The income-tax returns filed by the Congress for eight years have been reopened on "baseless and manufactured" grounds to levy illegal I-T demand orders totalling thousands of crores of rupees, Maken said.
The timing of the I-T department's action -- in February and March, days before and even days after the Lok Sabha polls were announced on March 16 -- speaks for itself about the mala-fide nature of these actions, the Congress leader said.
Maken alleged that the "BJP-ruled I-T department" has so far forcibly taken out Rs 135 crore from the Congress's bank accounts due to an alleged Rs 14 lakh non-compliance demand against the party.
"This amount was recovered by freezing more than Rs 270 crore of the Congress's bank balance across several accounts," he said.
During this period of several weeks, the bank accounts of the Congress were effectively "frozen" in an illegal attempt to paralyse the party's functioning during the Rahul Gandhi-led Bharat Jodo Nyay Yatra, Maken alleged.
"This action was designed to choke the Congress financially and prevent, stop, delay and disable any election-related expenditure by the party on advertisements, travel, salaries, agencies etc.
"It is indeed appalling that the financial years assessed go back to 1993-94, when the late Sitaram Kesri was the party's treasurer. Out of the eight years, the I-T demand orders for four years have been issued by the BJP's frontal organisation even without assessment orders. This is unprecedented in the history of taxation in India," he said.
"These orders are based on manufactured and planted diaries and so-called raids by the BJP's frontal organisation on third parties. Several of these raided third parties enjoy stay orders from courts based on vitiated search procedures by the I-T department," Maken claimed, adding that the same interim relief is not being granted to the Congress.

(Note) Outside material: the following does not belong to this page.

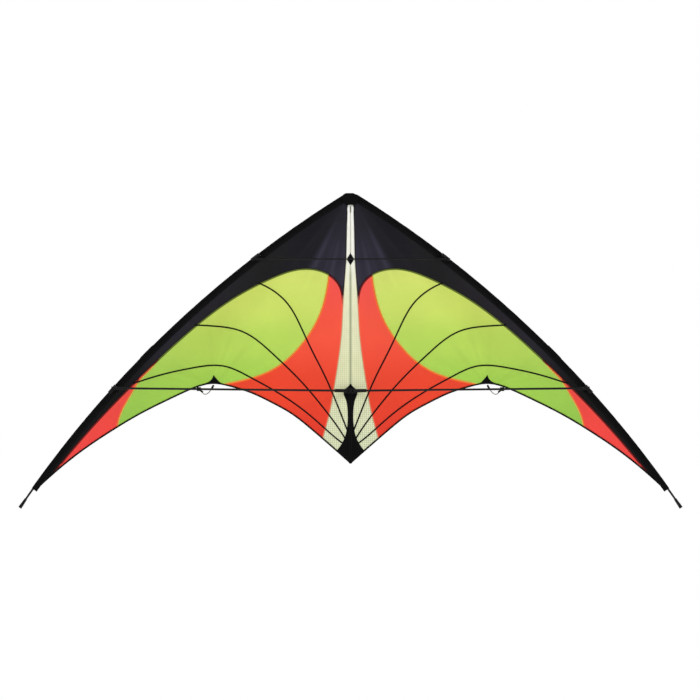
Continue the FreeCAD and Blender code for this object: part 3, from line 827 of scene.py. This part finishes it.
def sleeve_profile():
    """Tube around the rod that closes into a flat sewn hem."""
    turns = [math.radians(SLEEVE_TURN * (i / 9 - 1)) for i in range(19)]
    around = [(AXIS_R + SLEEVE_R * math.cos(t), LE_Y + SLEEVE_R * math.sin(t)) for t in turns]
    return around + closed_profile([(8.1, 1.15), (9.4, 0.8), (12.0, 0.72), (14.2, 0.8), (14.9, 0.6)])


def loose(seed):
    """A sleeve's own slackness: the tube part swells and narrows along its length."""

    def bulge(a, r, y, share):
        along = a * AXIS_R
        slow = noise.noise(Vector((along * 0.035 + seed, 0, seed)))
        quick = noise.noise(Vector((along * 0.11, y * 0.25, seed * 3.1)))
        k = 1 + 0.05 * slow + 0.05 * quick
        if r - AXIS_R > -4:
            return AXIS_R + (r - AXIS_R) * k - 0.15, LE_Y + (y - LE_Y) * (k - 0.02)
        return r, y + 0.12 * quick

    return bulge


def pinched(a, r, y, share):
    """The wear patch draws in towards both of its ends."""
    k = 0.9 + 0.1 * min(1, 14 * share, 14 * (1 - share))
    return AXIS_R + (r - AXIS_R) * k, LE_Y + (y - LE_Y) * k


# Angles of the sleeve's two ends, the two connectors and the ferrule; half a connector's opening.
NOSE, TIP = angle_at(SLEEVE_NOSE_X), angle_at(765.6)
UPPER, LOWER, MIDDLE = angle_at(228.0, AXIS_R), angle_at(571.0, AXIS_R), angle_at(487.5, AXIS_R)
GAP = 12.5 / AXIS_R
HEM_LAP = 0.0004
PROFILE = sleeve_profile()
HEM = closed_profile([(6.4, 0.7), (9.4, 0.8), (12, 0.75), (14.2, 0.8), (14.9, 0.55)])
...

In the history of India, why is the Congress, a tax-exempt political party like others, being "forced" to pay income tax during the 2024 Lok Sabha election, he asked.
"Why have the BJP or its alliance partners not been dealt with similarly? Why has the I-T department not taken cognisance of the Yediyurappa diaries, Jain diaries, Sahara diaries, Birla diaries, Bangaru Lakshman convictions and penalised the BJP?" he asked.
"Why is the EC -- the guarantor of free-and-fair elections -- a mute spectator? Is this not an obvious, brazen, blatant and shameful attempt by the BJP to illegally financially cripple the opposition? Where is the level-playing field in Indian elections? Can 2024 be called a free-and-fair election anymore?" Maken asked.